Looking at the makeup of survey respondents and their awareness of the UPI:

  • A majority of respondents (61.9%) came from the MLS world, but there was a good cross-section of real estate industry representatives from technology vendors and brokers/agents.
  • Most respondents understood data integration to the extent that they worked with or were themselves a vendor (90.8%) and were seeking some form of RESO certification (80.4%).
  • When a RESO UPI certification becomes available, 20.0% said they would seek it for their organization.
  • To a great extent, members knew what the UPI was (77.5%) and believed that it had value (68.8%) to the real estate industry.

Of interest was the fact that 74.8% of UPI-aware respondents had three or fewer years of awareness, meaning that this is still a fairly new concept to many despite its being part of the RESO collection of services for much longer than three years. It showed that more effort is needed in drawing attention to it and presenting meaningful use cases as well as additional communications and development around the product.

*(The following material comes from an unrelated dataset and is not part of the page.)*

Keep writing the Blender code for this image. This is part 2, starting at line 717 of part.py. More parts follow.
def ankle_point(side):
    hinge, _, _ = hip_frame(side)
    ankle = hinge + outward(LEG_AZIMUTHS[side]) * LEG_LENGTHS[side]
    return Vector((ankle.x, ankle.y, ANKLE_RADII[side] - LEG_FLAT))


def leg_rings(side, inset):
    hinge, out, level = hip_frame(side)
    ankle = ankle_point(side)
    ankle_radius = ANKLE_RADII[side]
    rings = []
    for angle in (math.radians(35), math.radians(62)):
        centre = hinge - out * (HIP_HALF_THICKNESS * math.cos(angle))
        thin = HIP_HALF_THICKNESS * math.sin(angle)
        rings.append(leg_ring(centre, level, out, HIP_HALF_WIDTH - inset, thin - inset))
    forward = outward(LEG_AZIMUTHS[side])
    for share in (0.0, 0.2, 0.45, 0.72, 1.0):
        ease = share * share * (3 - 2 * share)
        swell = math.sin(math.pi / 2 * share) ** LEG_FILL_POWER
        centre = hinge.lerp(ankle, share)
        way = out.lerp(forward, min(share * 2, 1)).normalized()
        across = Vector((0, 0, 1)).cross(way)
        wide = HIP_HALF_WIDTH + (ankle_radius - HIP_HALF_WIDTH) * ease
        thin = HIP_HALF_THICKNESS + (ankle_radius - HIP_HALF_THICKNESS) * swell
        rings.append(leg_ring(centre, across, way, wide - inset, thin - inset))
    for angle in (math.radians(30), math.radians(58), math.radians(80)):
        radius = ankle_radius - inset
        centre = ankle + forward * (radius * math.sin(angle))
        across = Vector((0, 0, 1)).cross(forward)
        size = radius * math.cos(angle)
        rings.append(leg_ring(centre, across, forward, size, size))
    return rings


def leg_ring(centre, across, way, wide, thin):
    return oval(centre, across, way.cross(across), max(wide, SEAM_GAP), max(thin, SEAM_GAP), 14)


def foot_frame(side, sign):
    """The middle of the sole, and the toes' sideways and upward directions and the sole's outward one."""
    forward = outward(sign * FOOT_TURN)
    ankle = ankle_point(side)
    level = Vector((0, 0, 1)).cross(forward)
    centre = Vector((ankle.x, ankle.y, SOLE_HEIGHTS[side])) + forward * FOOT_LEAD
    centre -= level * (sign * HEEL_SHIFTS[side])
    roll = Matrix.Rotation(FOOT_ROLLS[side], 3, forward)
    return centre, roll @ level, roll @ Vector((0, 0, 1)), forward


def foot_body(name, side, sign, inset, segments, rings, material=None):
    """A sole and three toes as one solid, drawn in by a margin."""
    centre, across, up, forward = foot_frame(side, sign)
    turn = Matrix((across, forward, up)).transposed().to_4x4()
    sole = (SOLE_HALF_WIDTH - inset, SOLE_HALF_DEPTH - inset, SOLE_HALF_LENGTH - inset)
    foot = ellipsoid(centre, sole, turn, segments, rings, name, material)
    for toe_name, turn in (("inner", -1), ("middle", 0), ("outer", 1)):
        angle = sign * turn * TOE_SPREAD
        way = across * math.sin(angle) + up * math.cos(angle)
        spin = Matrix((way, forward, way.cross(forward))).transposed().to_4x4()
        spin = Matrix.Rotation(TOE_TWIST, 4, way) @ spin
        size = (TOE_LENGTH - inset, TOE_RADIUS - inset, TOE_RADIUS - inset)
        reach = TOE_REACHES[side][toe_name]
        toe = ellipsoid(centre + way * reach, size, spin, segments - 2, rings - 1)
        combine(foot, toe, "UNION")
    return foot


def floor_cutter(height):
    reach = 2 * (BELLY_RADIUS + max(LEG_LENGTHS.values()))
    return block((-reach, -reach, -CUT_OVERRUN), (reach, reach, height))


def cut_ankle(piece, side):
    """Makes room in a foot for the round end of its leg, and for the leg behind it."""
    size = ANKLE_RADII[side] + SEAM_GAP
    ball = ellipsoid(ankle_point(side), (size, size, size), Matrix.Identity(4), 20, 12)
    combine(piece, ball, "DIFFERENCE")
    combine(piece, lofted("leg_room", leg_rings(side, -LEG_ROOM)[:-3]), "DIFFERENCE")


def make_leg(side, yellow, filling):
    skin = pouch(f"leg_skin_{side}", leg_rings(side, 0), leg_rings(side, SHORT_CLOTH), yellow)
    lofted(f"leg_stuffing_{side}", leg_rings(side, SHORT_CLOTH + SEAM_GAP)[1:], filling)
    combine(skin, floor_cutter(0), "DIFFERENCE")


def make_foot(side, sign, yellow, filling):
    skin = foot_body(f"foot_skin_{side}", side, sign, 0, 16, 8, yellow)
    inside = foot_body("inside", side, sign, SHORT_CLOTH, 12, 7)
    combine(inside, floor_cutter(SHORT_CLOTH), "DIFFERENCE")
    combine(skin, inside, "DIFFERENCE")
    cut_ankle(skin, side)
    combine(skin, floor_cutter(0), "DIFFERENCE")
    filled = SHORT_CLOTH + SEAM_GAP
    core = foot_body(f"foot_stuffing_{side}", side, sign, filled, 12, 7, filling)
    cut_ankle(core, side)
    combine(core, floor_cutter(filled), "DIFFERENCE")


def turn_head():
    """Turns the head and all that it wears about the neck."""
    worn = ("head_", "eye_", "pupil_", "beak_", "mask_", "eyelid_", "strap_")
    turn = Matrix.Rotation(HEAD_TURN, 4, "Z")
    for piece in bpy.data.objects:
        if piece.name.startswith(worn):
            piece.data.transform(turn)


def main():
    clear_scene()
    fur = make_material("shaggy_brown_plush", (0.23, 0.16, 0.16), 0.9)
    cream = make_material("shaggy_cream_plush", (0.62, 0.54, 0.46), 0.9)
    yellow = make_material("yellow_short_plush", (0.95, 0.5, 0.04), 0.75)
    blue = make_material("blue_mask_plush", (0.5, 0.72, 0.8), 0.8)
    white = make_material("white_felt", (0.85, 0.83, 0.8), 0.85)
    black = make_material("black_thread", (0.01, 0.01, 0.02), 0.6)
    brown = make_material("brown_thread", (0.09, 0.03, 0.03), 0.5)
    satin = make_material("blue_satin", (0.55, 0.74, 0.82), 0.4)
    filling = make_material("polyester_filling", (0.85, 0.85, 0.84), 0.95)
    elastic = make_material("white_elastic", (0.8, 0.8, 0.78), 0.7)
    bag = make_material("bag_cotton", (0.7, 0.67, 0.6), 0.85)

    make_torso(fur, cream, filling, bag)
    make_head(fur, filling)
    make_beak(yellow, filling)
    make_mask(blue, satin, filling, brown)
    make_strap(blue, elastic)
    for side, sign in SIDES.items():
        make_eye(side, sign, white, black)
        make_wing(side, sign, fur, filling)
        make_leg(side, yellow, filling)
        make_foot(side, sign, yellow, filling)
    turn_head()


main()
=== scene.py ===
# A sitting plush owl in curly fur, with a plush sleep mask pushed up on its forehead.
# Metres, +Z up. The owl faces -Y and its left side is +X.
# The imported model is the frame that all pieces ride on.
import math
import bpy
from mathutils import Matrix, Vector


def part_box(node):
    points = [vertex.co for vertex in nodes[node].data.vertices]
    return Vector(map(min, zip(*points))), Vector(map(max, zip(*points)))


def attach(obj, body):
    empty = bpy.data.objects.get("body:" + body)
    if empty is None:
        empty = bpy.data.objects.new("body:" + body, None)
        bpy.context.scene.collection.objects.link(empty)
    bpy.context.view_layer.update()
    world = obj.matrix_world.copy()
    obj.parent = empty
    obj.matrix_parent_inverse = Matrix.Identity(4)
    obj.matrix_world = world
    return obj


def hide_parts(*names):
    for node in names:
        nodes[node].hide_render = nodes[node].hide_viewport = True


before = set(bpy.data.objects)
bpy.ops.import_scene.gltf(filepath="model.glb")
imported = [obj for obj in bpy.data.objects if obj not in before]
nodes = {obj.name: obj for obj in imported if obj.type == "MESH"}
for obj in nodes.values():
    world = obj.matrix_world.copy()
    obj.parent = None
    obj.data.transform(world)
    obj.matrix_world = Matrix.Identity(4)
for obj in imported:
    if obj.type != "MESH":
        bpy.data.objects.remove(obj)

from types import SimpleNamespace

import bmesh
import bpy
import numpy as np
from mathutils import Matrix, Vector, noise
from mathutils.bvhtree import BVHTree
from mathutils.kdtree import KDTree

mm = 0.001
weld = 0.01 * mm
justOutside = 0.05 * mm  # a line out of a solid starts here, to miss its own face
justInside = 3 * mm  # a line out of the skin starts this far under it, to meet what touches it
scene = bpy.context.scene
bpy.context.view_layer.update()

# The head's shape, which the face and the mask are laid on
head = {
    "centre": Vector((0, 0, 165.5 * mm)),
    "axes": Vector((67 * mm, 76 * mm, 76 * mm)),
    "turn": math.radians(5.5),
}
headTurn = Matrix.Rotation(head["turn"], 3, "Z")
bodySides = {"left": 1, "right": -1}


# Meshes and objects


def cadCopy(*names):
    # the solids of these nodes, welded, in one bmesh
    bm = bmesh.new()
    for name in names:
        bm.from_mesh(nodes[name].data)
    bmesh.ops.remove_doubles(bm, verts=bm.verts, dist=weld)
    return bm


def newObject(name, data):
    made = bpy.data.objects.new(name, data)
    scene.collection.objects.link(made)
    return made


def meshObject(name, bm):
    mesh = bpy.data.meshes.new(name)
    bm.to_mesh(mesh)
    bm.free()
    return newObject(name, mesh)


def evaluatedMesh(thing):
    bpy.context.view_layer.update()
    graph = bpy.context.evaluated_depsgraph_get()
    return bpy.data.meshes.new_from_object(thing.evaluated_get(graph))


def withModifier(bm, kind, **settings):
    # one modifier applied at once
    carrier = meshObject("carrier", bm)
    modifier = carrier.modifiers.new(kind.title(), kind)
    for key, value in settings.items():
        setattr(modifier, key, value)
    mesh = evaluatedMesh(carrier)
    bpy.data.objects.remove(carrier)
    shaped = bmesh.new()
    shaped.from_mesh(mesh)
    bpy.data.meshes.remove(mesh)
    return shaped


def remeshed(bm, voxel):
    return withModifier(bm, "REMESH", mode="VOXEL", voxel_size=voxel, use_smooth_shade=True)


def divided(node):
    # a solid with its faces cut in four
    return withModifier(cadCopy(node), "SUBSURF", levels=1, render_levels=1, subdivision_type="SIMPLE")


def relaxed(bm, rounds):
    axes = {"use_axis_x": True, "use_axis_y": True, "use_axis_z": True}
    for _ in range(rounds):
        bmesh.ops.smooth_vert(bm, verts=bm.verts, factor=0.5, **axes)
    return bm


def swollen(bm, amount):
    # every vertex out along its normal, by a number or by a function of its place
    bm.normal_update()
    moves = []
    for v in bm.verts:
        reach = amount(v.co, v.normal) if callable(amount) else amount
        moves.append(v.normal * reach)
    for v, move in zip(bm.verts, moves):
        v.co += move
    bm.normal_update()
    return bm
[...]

UPI usage is still in a fledgling state, but there is room for growth based on the following responses:

  • At 8.1%, few people are using the UPI today, which is why the UPI Workgroup has recently sprouted a UPI Registry Subgroup to provide further time and resources toward that effort.
  • There is clearly interest in the UPI from a larger faction, as 33.3% said they plan to use the UPI in the future.
  • In fact, few people said they wouldn’t use the UPI in the future, opting instead to state that they were unsure. Combining “Yes” and “Unsure” answers creates an opportunistic 94.8% potential pool of users among survey respondents.
  • Nearly half of all respondents (48.4%) said they would use the UPI once the UPI Registry was available, further emphasizing the need to work on that aspect.
  • Other potential uses for UPI provided some of the more enlightening answers. Top responses included insurance, mortgage, tax, first responders/fire/911, governments (local/county/state/national), mapping/geocoding/GIS, appraisal, delivery service, title, lending, property assessment and public records.

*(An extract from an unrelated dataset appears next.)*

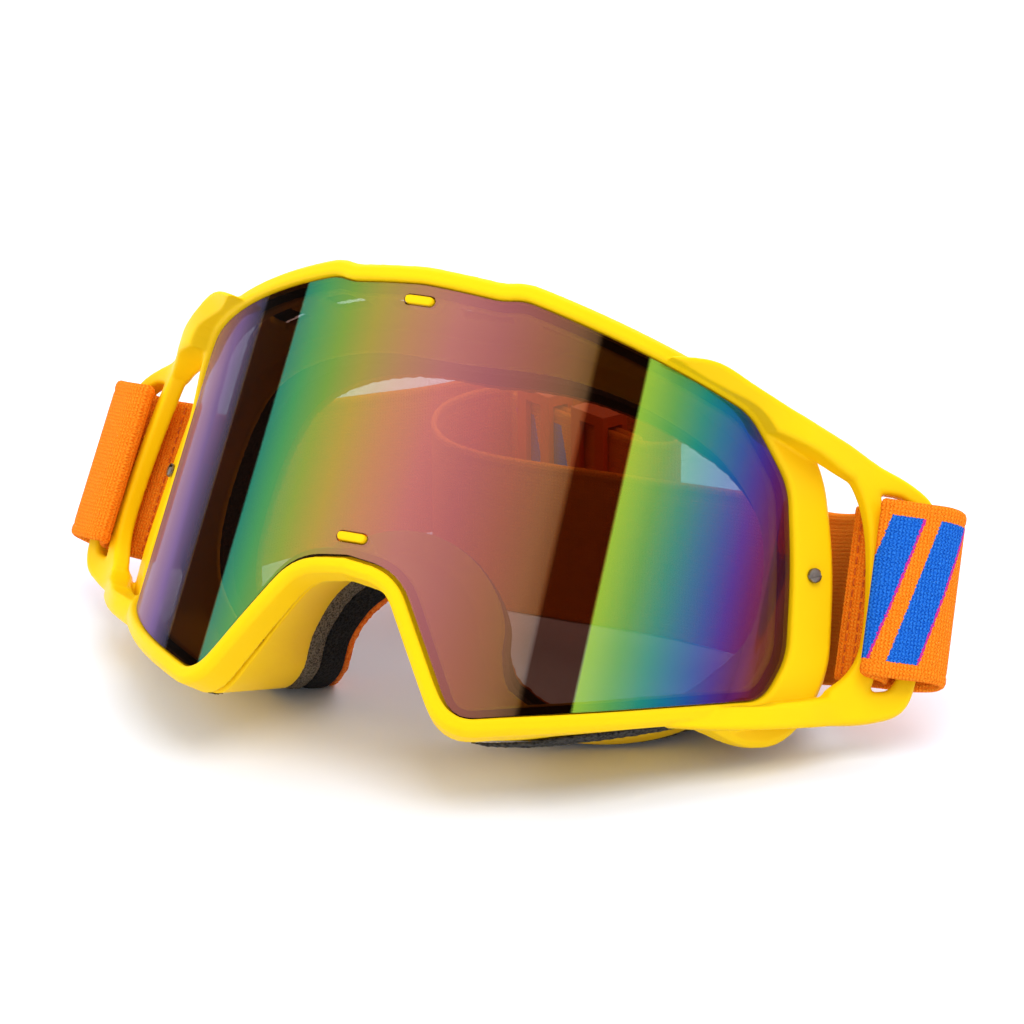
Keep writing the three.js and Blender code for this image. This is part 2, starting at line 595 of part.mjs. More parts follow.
// ---------------------------------------------------------------- the assembly
makeOuterFrame();
makeLens();
makeLensSeal();
makeFaceFrame();
makeVentFoam('top_vent_foam', -0.1, 0.1, 0.46, 1.8);
[['left', (share) => share], ['right', (share) => 1 - share]].forEach(([name, turn]) => {
  makeVentFoam(`bottom_vent_foam_${name}`, turn(0.232), turn(0.33), 0.3, 1.2);
  makeVentFoam(`side_vent_foam_${name}`, turn(0.186), turn(0.22), 0.9, 1.4);
});
const black = FOAM_GAP + FOAM.grey + FOAM_GAP;
const fleece = black + FOAM.black + FOAM_GAP;
makeFaceLayer('face_foam_grey', FOAM_GAP, FOAM_GAP + FOAM.grey, 'grey', 0.2);
makeFaceLayer('face_foam_black', black, black + FOAM.black, 'black', 0.7);
makeFaceLayer('face_fleece', fleece, fleece + FOAM.fleece, 'fleece', 1.2);
[['left', 1], ['right', -1]].forEach(([name, side]) => {
  makeSideScrew(`side_screw_${name}`, side);
  makeScrewClip(`screw_clip_${name}`, side);
});

goggles.position.z = -TABLE;
makeWebbing('strap_webbing_left', 1, frontRun());
makeWebbing('strap_webbing_right', -1, backRun());
Object.entries(SLIDER_PLACES).forEach(([name, along]) => makeSlider(name, along));

// The origin is under the middle of the whole object, on the table.
assembly.updateMatrixWorld(true);
const bounds = new THREE.Box3().setFromObject(assembly, true);
assembly.position.y = -(bounds.min.y + bounds.max.y) / 2;

export default assembly;
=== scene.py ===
"""Motocross goggles on a table: the looks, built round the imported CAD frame.

The outlines repeat the part's own dimensions (millimetres, in the goggles' upright frame G: x to the
wearer's left, y towards the face, z up, origin on the lens), sampled finer and rounded.
"""
import math

import bmesh
import bpy
import numpy as np
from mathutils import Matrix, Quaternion, Vector, noise

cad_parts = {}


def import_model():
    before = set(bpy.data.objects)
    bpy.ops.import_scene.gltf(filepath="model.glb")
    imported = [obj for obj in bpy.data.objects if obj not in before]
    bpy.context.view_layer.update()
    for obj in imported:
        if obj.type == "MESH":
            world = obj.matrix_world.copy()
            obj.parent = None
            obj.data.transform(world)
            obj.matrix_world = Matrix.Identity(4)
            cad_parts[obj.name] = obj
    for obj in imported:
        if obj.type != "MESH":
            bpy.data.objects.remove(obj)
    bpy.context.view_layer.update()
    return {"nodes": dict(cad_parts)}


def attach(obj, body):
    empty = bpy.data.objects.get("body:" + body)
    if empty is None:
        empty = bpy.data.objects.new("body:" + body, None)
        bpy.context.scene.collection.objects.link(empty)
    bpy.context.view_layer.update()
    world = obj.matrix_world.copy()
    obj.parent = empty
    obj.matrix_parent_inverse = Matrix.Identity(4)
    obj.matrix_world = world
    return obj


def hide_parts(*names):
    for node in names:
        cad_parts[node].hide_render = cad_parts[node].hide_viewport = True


scene = bpy.context.scene
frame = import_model()
NODES = frame["nodes"]
MM = 0.001

# ---------------------------------------------------------------- dimensions, as in the part
LEAN = math.radians(36)
TABLE = -73.0
SHIFT_Y = -54.136
LENS_RADIUS = 80.0
LENS_THICKNESS = 1.0
LENS_GAP = 0.35
NOSE_GAP = 0.9
RIM_WIDTH = 4.1
PLATE_WIDTH = 10.8
RIM_LIP = 0.9
RIM_CROWN = 1.5
RIM_DEPTH = 6.2
LEDGE_TOP = -2.3
LEDGE_WIDTH = 2.4
PEG = {"length": 6.8, "width": 1.9, "proud": 0.8, "heights": (26.7, -26.4)}
CLEAR = 0.3
FOAM_GAP = 0.5
WALL = 1.8
FLANGE = {"wide": 7.2, "narrow": 5.2}
FOAM = {"grey": 4.7, "black": 8.4, "fleece": 1.9, "low_rise": 0.3}
NOSE_PINCH = {"shift": 7.0, "from": 5.0, "to": 15.0}   # the soft foam at the nose is pushed to one side
STRAP_WIDTH = 38.0
SCREW = {"arc": 103.0, "height": -4.5, "head": 3.2, "shank": 1.8}

LENS_OUTLINE = [
    (18, 29.4, 2.2), (22.5, 30.6, 2.2), (76.3, 22.3, 3.5), (91.3, 11.2, 4), (97.8, -4, 8), (102.3, -23, 4),
    (99.4, -33.4, 4), (79, -41.3, 12), (57.5, -50, 12), (31.2, -59.2, 5), (12.4, -31.6, 6.5),
]
LENS_TOP = 30.2
LENS_NOSE = -30.2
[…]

Responses to whether or not distributed ledgers (blockchain) should be used with the UPI Registry, answers were mixed but not discouraging.

There is still mostly a lack of familiarity with the technology, at least in this respect, so the group will continue to explore the possibilities.

Three of the more quotable general feedback answers that were received include the following:

  • “It’ll add efficiencies to every aspect of a transaction where the property address is currently used.”
  • “UPI could be a game changer in my business – not sure of all the uses, but I know what we have now is basically useless.”
  • On distributed ledger / blockchain of transactions: “Although this would be ‘big data,’ it would truly make history. UPI just needs to be ready to ‘split’ properties and ‘join’ properties without causing confusion in historical records.”

Overall, it was an engaged set of respondents that have given us plenty to think about and act upon as we work toward future growth and implementation of this slyly simple but powerful tool.